• DATA PROVIDED:
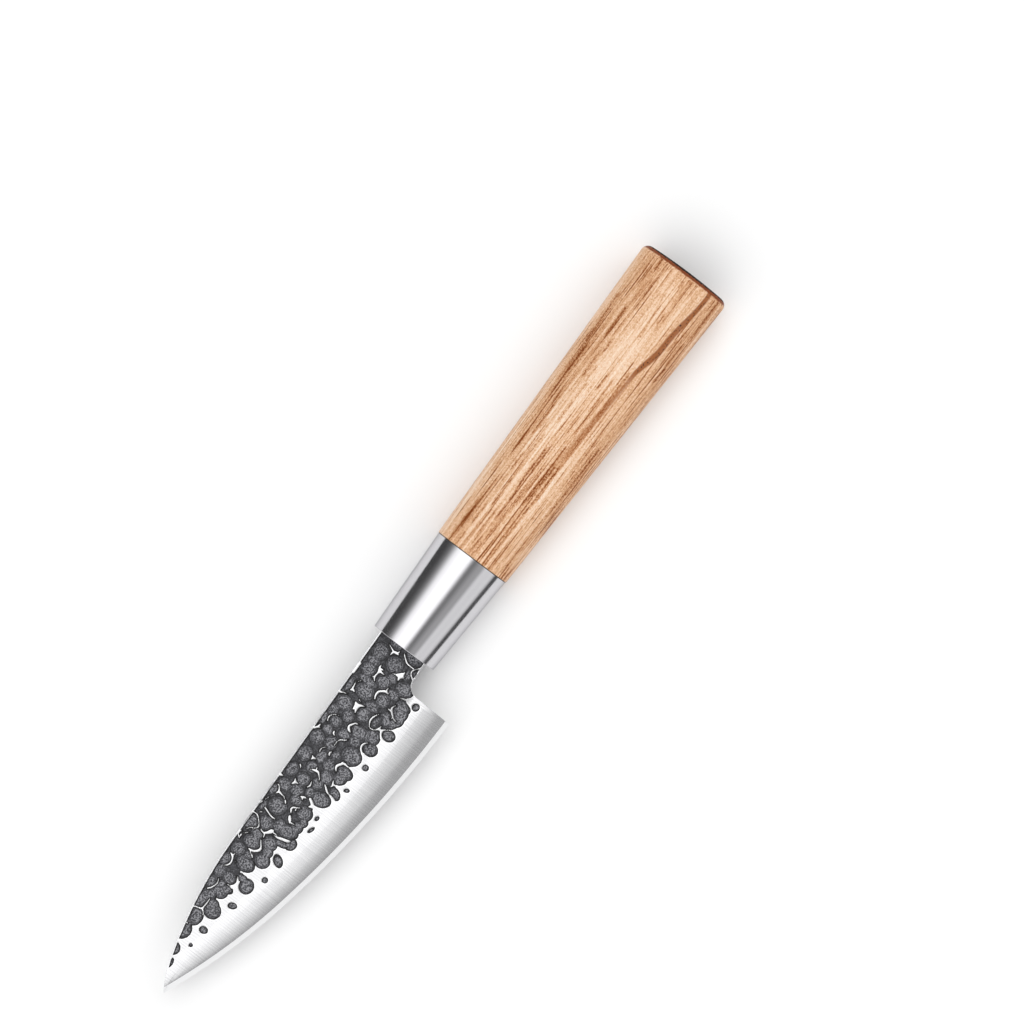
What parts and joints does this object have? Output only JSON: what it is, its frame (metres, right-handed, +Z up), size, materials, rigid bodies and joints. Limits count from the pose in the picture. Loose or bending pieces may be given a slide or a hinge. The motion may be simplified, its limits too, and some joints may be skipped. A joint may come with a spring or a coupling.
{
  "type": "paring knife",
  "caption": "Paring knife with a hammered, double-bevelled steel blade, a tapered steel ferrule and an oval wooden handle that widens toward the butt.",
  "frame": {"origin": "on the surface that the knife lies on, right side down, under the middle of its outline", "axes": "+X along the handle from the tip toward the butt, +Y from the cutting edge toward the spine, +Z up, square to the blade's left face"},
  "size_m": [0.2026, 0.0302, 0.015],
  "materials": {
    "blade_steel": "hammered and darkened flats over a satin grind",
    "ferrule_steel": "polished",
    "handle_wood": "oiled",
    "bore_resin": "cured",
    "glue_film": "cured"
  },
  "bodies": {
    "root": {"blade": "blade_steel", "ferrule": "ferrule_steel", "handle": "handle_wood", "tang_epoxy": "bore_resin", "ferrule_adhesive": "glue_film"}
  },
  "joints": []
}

• AIM OF THE EXERCISE: Set down the listing in full, keeping every word exactly as it is.

• TASK RESPONSE:
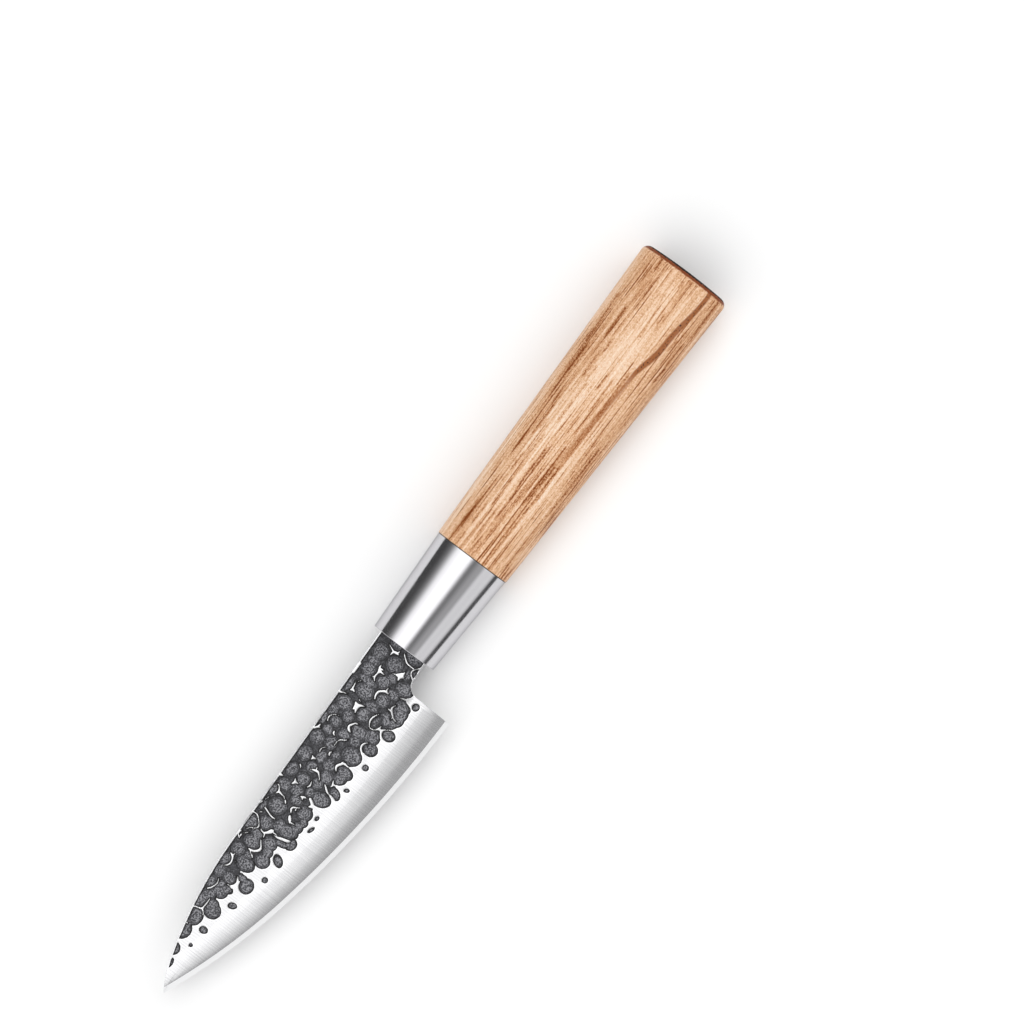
What parts and joints does this object have? Output only JSON: what it is, its frame (metres, right-handed, +Z up), size, materials, rigid bodies and joints. Limits count from the pose in the picture. Loose or bending pieces may be given a slide or a hinge. The motion may be simplified, its limits too, and some joints may be skipped. A joint may come with a spring or a coupling.
{
  "type": "paring knife",
  "caption": "Paring knife with a hammered, double-bevelled steel blade, a tapered steel ferrule and an oval wooden handle that widens toward the butt.",
  "frame": {"origin": "on the surface that the knife lies on, right side down, under the middle of its outline", "axes": "+X along the handle from the tip toward the butt, +Y from the cutting edge toward the spine, +Z up, square to the blade's left face"},
  "size_m": [0.2026, 0.0302, 0.015],
  "materials": {
    "blade_steel": "hammered and darkened flats over a satin grind",
    "ferrule_steel": "polished",
    "handle_wood": "oiled",
    "bore_resin": "cured",
    "glue_film": "cured"
  },
  "bodies": {
    "root": {"blade": "blade_steel", "ferrule": "ferrule_steel", "handle": "handle_wood", "tang_epoxy": "bore_resin", "ferrule_adhesive": "glue_film"}
  },
  "joints": []
}